As nearly 50 culinary traditions have now been recognised on UNESCO’s Intangible Cultural Heritage list, governments and tourism boards have taken notice. Countries including Japan, Peru, Mexico, and India are actively investing in culinary tourism infrastructure, building food trails, promoting regional ingredients, and positioning local cuisine as a strategic national asset.
Where Culinary Travel Is Heading Right Now
The destinations drawing the most food-focused travellers in 2025 reflect a broadening of the map beyond the traditional European strongholds.

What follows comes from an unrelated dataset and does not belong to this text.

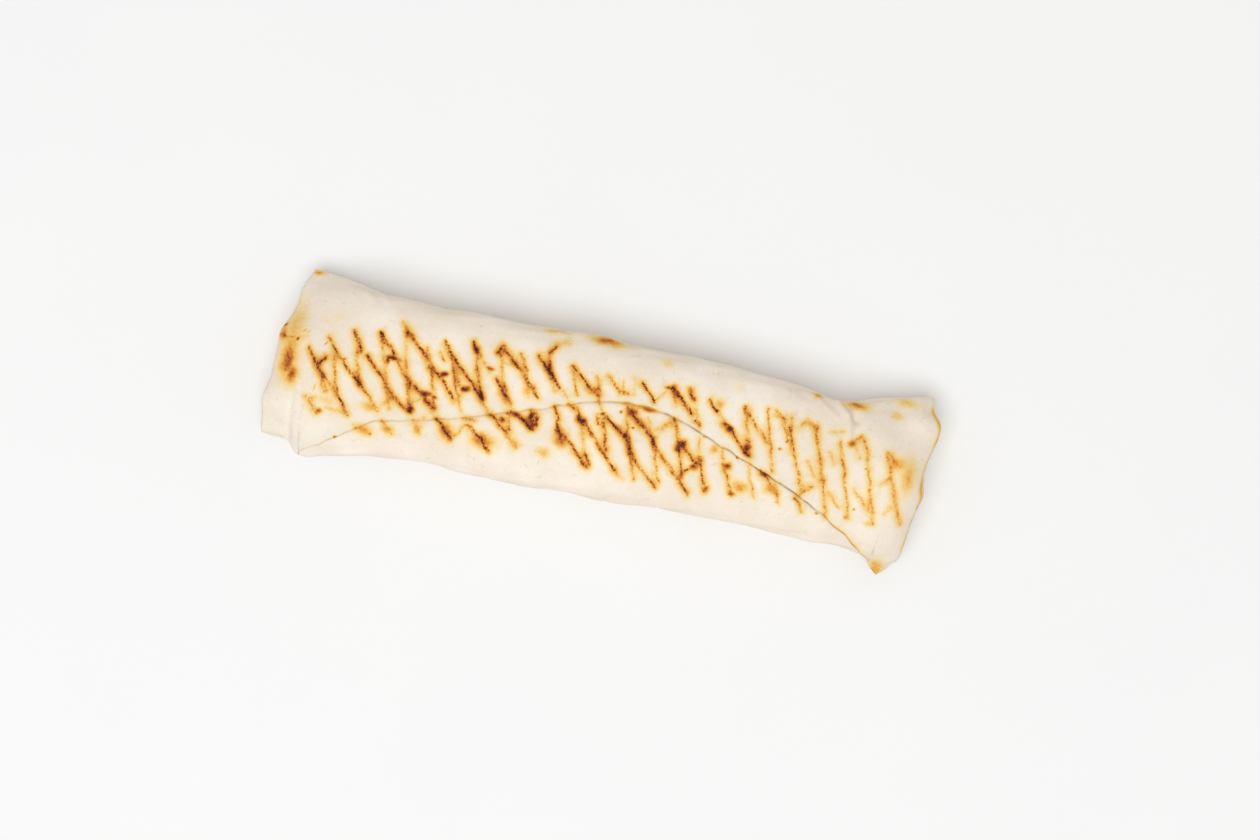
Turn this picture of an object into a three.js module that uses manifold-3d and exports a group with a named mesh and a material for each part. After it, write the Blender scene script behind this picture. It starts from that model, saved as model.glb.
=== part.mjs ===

Japan remains the headline act, but increasingly it is regional Japan rather than Tokyo and Osaka that serious culinary travellers are seeking out: sushi in small fishing towns, traditional kaiseki in Kyoto’s countryside, sake breweries in Niigata. Peru’s Lima has long been on the radar, but travellers are now pushing further into the Sacred Valley and Arequipa for Andean ingredients and picanterías. Mexico’s Oaxaca has become a magnet for those chasing mole traditions, artisanal mezcal routes, and indigenous corn culture. Portugal’s Alentejo offers outstanding regional cooking with noticeably fewer crowds than Lisbon.
The trend is not uniformly toward the expensive or the obscure. A taco stand in Mexico City currently holds a Michelin star and charges the equivalent of about two pounds per taco. A hawker stall in Singapore earned stars for pork noodles served at street food prices. Culinary travel is equally at home in a high-end tasting room and a plastic-stool market counter, and the most interesting itineraries often combine both in the same day.
What to Actually Do on a Culinary Trip
The range of culinary travel experiences has expanded considerably beyond restaurant visits. Cooking retreats lasting several days, where participants shop at local markets and learn regional techniques from working chefs, are growing in popularity across France, Thailand, Mexico, and Italy. Foraging excursions, where chefs guide small groups through forests or coastlines to source ingredients before cooking with them, have become a signature offering in Scandinavia and Japan. Farm stays and producer visits, from olive groves in Provence to tea estates in the Munnar hills of India, offer context for ingredients that no restaurant can replicate.
For those starting out, a single well-chosen food tour in an unfamiliar city remains one of the most effective ways to understand a place quickly. A good guide covers more culinary ground in three hours than most independent travellers manage in a week.
The Bottom Line
Culinary travel has moved from passion project to mainstream priority because food has always been the most direct way to understand somewhere new. Every dish carries geography, history, and identity inside it. The best culinary trips do not just leave you full. They leave you knowing something about a place you could not have learned any other way. That is a compelling reason to let the menu plan the journey.